Shifting Fog & Mist

We’ve been having some of what I like to call “mountain weather” – rain and drizzle along with beautiful, shifting fog and mist. Temperatures have been pretty warm, and we’ve had almost 6/10″ of rain at our place in the past few days. Given the heavy snow we had around this time last year, few are complaining about the rain.

There are a couple of fairly new books that I’ve been meaning to mention.

First, botanist Paul G. Davidson and forest service biologist Mark Pistrang have collaborated on a self-published book, “A Trailside Guide to the Mosses and Liverworts of the Cherokee National Forest.” I’ve only seen it online – you can find it on the site – but it looks good, with lots of color photographs. Cost is $36.95 for the paperback. According to the comment posted by a biologist down on the Piedmont, the book is also useful for the Athens and Atlanta areas. It’s definitely on my wish list.

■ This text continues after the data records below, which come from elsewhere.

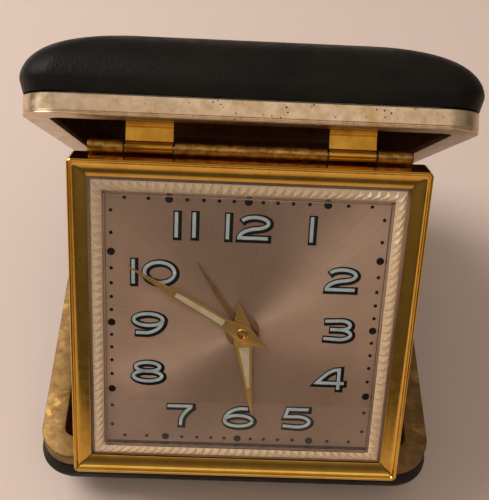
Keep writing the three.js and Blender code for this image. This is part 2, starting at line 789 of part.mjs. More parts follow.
add(clock, 'clock_hinge_leaf', clockLeaf(), 'agedBrass');
add(clock, 'clock_hinge_pin', rod(frontPinRadius, -knuckleEnd, knuckleEnd, pinHeight, pinZ), 'steel');
add(clock, 'bezel_frame', bezelSolid(), 'gilt');
add(clock, 'crystal', glassSolid(), 'acrylic');
add(clock, 'dial', dialSolid(), 'dialMetal');
add(clock, 'movement_case', canSolid(), 'gilt');
add(clock, 'front_plate', movementPlate(frontPlateZ, [...spanPlates, [minuteWheelAt, minuteStud]]), 'brass');
add(clock, 'rear_plate', movementPlate(rearPlateZ, spanPlates), 'brass');
pillarAt.forEach((at, i) => add(clock, `pillar_${i + 1}`, pillar(at), 'brass'));
backScrewAt.forEach((at, i) => add(clock, `back_screw_${i + 1}`, backScrew(at), 'steel'));
add(clock, 'minute_hand', minuteHandSolid(), 'gilt');
add(clock, 'hour_hand', hourHandSolid(), 'gilt');
add(clock, 'alarm_hand', alarmHandSolid(), 'gilt');
add(clock, 'cannon_pinion', cannonPinion(), 'brass');
add(clock, 'hour_wheel', hourWheel(), 'brass');
add(clock, 'minute_wheel', minuteWheel(), 'brass');
add(clock, 'alarm_wheel', alarmWheel(), 'brass');
add(clock, 'centre_wheel', centreWheel(), 'brass');
add(clock, 'third_wheel', trainWheel(thirdAt, wheels.third), 'brass');
add(clock, 'fourth_wheel', trainWheel(fourthAt, wheels.fourth), 'brass');
add(clock, 'escape_wheel', trainWheel(escapeAt, wheels.escape), 'brass');
add(clock, 'pallet_lever', leverSolid(), 'steel');
add(clock, 'balance_wheel', balanceSolid(), 'brass');
add(clock, 'hairspring', hairspringSolid(), 'steel');
add(clock, 'going_barrel', barrelSolid(goingBarrel), 'brass');
add(clock, 'alarm_barrel', barrelSolid(alarmBarrel), 'brass');
add(clock, 'going_barrel_arbor', barrelArbor(goingBarrel), 'steel');
add(clock, 'alarm_barrel_arbor', barrelArbor(alarmBarrel), 'steel');
add(clock, 'time_winding_key', windingKey(goingBarrel), 'agedBrass');
add(clock, 'alarm_winding_key', windingKey(alarmBarrel), 'agedBrass');
add(clock, 'time_set_arbor', setArbor(timeSetAt, wheels.timeSet, wheelThickness, -2.0), 'steel');
add(clock, 'alarm_set_arbor', setArbor(alarmSetAt, wheels.alarmSet, thinWheel, -0.7), 'steel');
add(clock, 'time_set_knob', setKnob(timeSetAt), 'agedBrass');
add(clock, 'alarm_set_knob', setKnob(alarmSetAt), 'agedBrass');
add(clock, 'alarm_hammer', hammerSolid(), 'steel');
add(clock, 'alarm_stop', alarmStop(), 'agedBrass');
add(clock, 'regulator', regulatorSolid(), 'agedBrass');

clockModel.add(base, lidTurn, clock);

export default clockModel;
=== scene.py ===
# Folding travel clock, standing open on a pale table
import json
import math

import bmesh
import bpy
from mathutils import Matrix, Vector


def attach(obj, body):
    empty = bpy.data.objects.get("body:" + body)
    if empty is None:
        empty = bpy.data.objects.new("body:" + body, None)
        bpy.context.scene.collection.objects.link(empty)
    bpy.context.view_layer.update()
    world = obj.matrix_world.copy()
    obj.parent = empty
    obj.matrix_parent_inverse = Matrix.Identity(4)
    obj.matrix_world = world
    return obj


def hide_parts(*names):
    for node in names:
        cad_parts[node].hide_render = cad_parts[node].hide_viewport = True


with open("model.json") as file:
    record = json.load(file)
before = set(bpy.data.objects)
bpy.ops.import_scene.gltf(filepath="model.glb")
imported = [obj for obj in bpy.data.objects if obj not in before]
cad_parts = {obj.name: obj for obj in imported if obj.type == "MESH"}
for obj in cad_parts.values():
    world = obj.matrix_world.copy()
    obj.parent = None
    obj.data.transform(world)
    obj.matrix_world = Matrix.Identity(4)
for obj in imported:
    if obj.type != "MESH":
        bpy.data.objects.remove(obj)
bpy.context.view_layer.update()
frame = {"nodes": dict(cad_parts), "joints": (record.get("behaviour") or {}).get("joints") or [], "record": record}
mm = 0.001
print("frame loaded:", len(frame["nodes"]), "nodes")


# Places of the three assemblies, in millimetres

def jointPlace(name):
    joint = next(j for j in frame["joints"] if j["name"] == name)
    return Vector(joint["pos_m"]) / mm


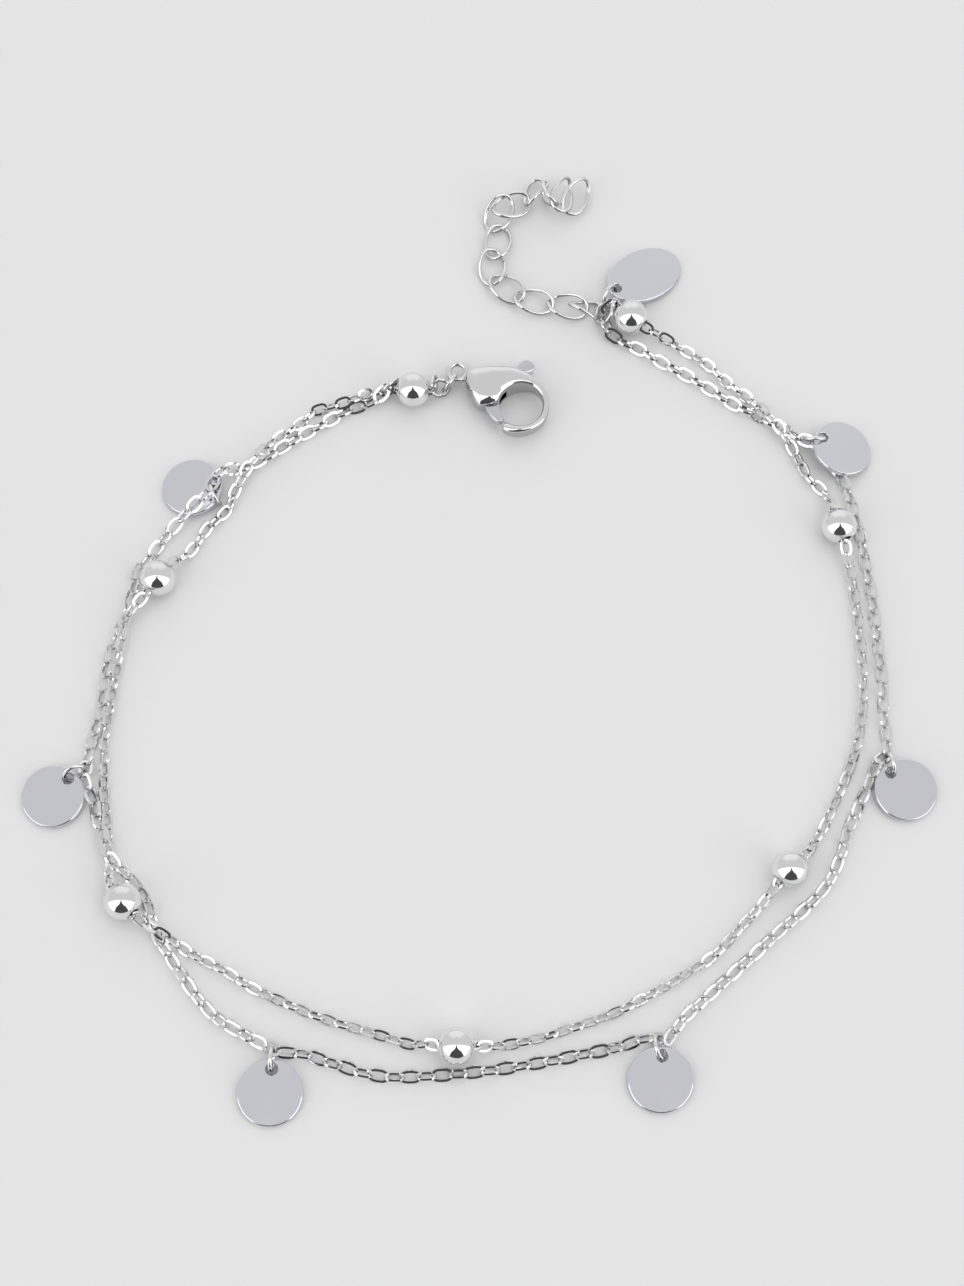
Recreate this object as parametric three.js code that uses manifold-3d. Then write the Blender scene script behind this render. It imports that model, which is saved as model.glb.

Second, I’ve just finished Winton Porter’s “Just Passin’ Thru: A Vintage Store, the Appalachian Trail, and an Unforgettable Cast of Characters.” Porter is the proprietor of the trail store at Neal’s Gap, on 19/129 south of Blairsville (just east of Blood Mountain). He’s the first point of resupply for the northbound hikers on the Appalachian Trail from Springer Mountain, and the shop is famous for its weight-saving shakedowns of inexperienced hikers and their gear. The store and residence were constructed by the CCC, and are well worth a stop for the architecture and the view. (The current store was apparently the ballroom of lodge located there.) The shop also has a great collection of trail guides and field guides. In fact, it is probably the best bookstore in the area these and similar local categories. Mr. Porter described the book to me as “a comedy,” and it is, although it has a little of everything from hiker rescues to local sociology. Most of the focus, though, is on the human comedy, which is supplied by the people who come through the store, both the first-timers and the old timers. I’m glad I read it. If you are at all curious about the store or about the “through hiker” experience, you will probably find it worthwhile.